Uber must class drivers as workers and not self-employed, a Supreme Court has ruled in a landmark employment tribunal.
The ruling from the UK’s top court means Uber must now pay its drivers at least minimum wage and grant them holiday pay.
It comes after a lengthy legal battle, where Uber had appealed three times to the Supreme Court’s decision to entitle drivers basic employment rights.
The ruling leaves Uber potentially facing a massive compensation bill running into the thousands for drivers.
Former Uber drivers James Farrar and Yaseen Aslam, who initially won an employment tribunal against Uber in 2016, said they are “thrilled and relieved” by the Supreme Court’s latest ruling.

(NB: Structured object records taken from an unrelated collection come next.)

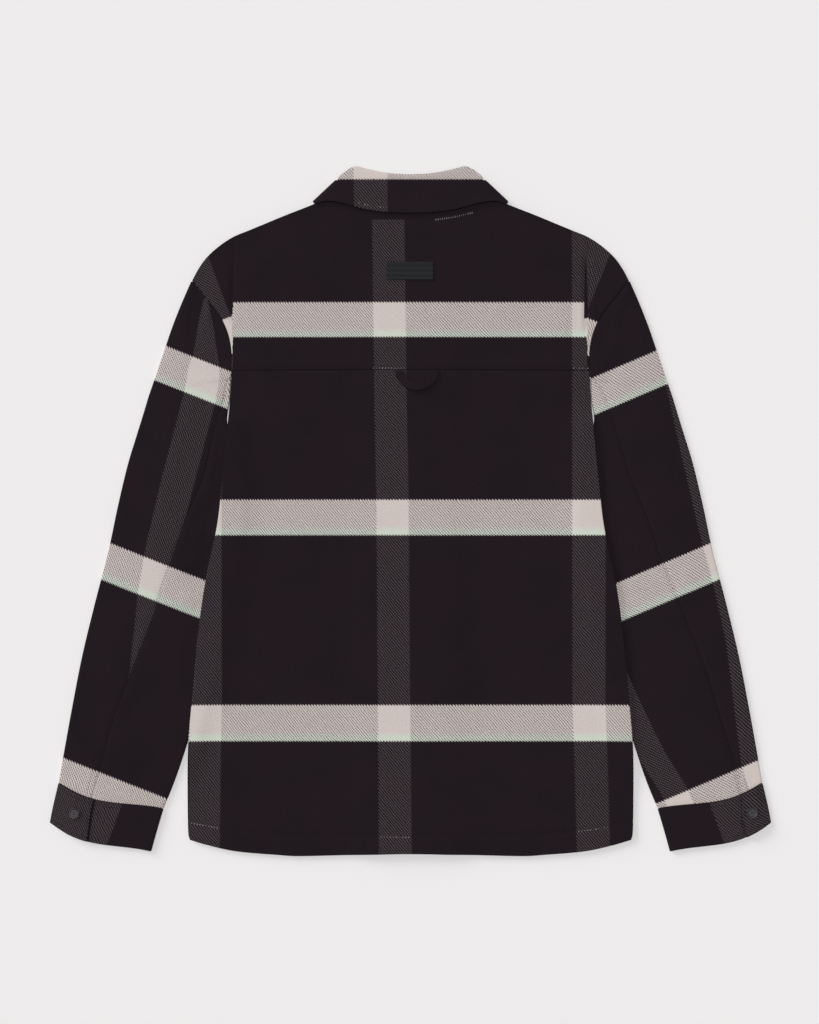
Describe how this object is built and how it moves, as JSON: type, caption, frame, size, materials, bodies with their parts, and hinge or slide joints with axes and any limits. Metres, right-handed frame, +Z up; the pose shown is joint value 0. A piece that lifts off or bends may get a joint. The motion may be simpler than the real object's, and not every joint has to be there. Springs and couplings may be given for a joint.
{
  "type": "shacket",
  "caption": "Check overshirt laid flat with its back up: yoke, back panel, fronts, two-piece sleeves beside the body, buttoned cuffs, collar, hanging loop and bare label.",
  "frame": {"origin": "middle of the laid garment's outline, on the surface it lies on", "axes": "+Z up from the surface through the back, +Y towards the collar, +X towards the wearer's right sleeve"},
  "size_m": [0.8148, 0.7782, 0.0128],
  "materials": {
    "check_twill": "brushed twill with a large pale check, matt",
    "label_tape": "plain woven tape, slight sheen",
    "button": "horn-look polyester, satin"
  },
  "bodies": {
    "root": {"back_yoke": "check_twill", "back_panel": "check_twill", "front_left": "check_twill", "front_right": "check_twill", "front_band": "check_twill", "sleeve_left_outer": "check_twill", "sleeve_left_inner": "check_twill", "sleeve_right_outer": "check_twill", "sleeve_right_inner": "check_twill", "cuff_left": "check_twill", "cuff_right": "check_twill", "collar_fall": "check_twill", "collar_stand": "check_twill", "hanging_loop": "check_twill", "label": "label_tape", "cuff_button_left": "button", "cuff_button_right": "button", "front_button_1": "button", "front_button_2": "button", "front_button_3": "button", "front_button_4": "button", "front_button_5": "button", "front_button_6": "button"}
  },
  "joints": []
}
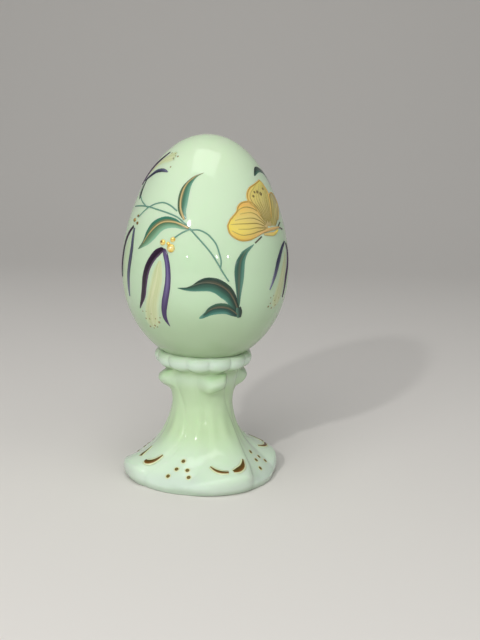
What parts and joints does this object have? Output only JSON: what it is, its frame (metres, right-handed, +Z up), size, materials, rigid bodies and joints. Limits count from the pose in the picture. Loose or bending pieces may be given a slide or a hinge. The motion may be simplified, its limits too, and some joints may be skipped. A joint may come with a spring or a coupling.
{
  "type": "painted glass egg on pedestal",
  "caption": "Decorative glass egg with raised enamel flowers, leaves and a butterfly, standing in the cup of a scalloped pressed glass pedestal foot.",
  "frame": {"origin": "centre of the ring that the pedestal stands on, at table height", "axes": "+Z up along the egg's long axis, -Y towards the side with the front blossom, +X towards the side with the butterfly"},
  "size_m": [0.046, 0.0467, 0.095],
  "materials": {
    "jade_glass": "polished",
    "purple_enamel": "satin",
    "cream_enamel": "satin",
    "green_enamel": "satin",
    "yellow_enamel": "satin",
    "raised_gold": "polished",
    "foot_gilding": "satin"
  },
  "bodies": {
    "stand": {"pedestal": "jade_glass", "foot_crescents": "foot_gilding", "foot_dots": "foot_gilding"},
    "egg": {"egg_shell": "jade_glass", "petals_front": "purple_enamel", "pouch_front": "cream_enamel", "petals_left": "purple_enamel", "pouch_left": "cream_enamel", "petals_upper": "purple_enamel", "pouch_upper": "cream_enamel", "petals_right": "purple_enamel", "pouch_right": "cream_enamel", "petals_back": "purple_enamel", "pouch_back": "cream_enamel", "leaf_upright": "green_enamel", "leaf_drooping": "green_enamel", "leaf_tall": "green_enamel", "leaf_long": "green_enamel", "leaf_short": "green_enamel", "leaf_edge": "green_enamel", "leaves_back": "green_enamel", "stems_upper": "green_enamel", "stems_lower": "green_enamel", "stems_back": "green_enamel", "buds_front": "raised_gold", "buds_left": "raised_gold", "buds_back": "raised_gold", "butterfly_forewing": "yellow_enamel", "butterfly_hindwing": "yellow_enamel", "butterfly_far_wing": "yellow_enamel", "butterfly_body": "yellow_enamel"}
  },
  "joints": [
    {"name": "egg_lift", "type": "slide", "parent": "stand", "child": "egg", "axis": [0, 0, 1], "range_m": [0, 0.04]}
  ]
}
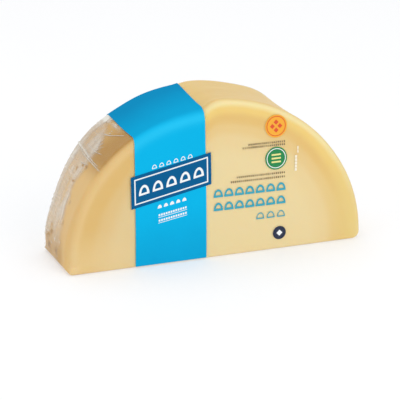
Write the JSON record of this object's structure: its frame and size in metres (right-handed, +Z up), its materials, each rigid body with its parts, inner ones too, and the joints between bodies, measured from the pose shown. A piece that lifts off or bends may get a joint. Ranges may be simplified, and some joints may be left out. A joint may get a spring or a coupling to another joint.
{
  "type": "film-wrapped half-moon of provolone cheese",
  "caption": "Half-moon slab of cheese sealed in tight clear film, standing on its cut edge, with a broad label band over front, rim and back and a sloping name panel.",
  "frame": {"origin": "middle of the bounding box of the base, which is the cut edge that the pack stands on", "axes": "+Z up, +X along the cut edge to the right as seen from the front, front face along -Y"},
  "size_m": [0.2016, 0.0608, 0.104],
  "materials": {
    "cheese": "smooth pale cheese paste, golden towards the rind, seen through clear film",
    "film": "thin clear shrink film, whitish where it is gathered",
    "band": "printed film label, satin",
    "panel": "printed film label, satin",
    "print": "flat printing ink on the film"
  },
  "bodies": {
    "root": {"sealed_cheese": "cheese", "band_label": "band", "name_panel": "panel"}
  },
  "joints": []
}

“I think it’s a massive achievement in a way that we were able to stand up against a giant,” said Mr Aslam, president of the App Drivers & Couriers Union (ADCU).
“We didn’t give up and we were consistent – no matter what we went through emotionally or physically or financially, we stood our ground.”
In it’s judgement, the Supremer Court considered many elements such as the fact Uber set the fare which dictates how much drivers earn, and they can penalise drivers who reject too many rides.
The Court deemed drivers as subordinates to Uber who could only increase how much they earn by working longer hours.
Lawyers have said the ruling could lead to changes from companies such as Deliveroo and Addison Lee who use similar business models to Uber.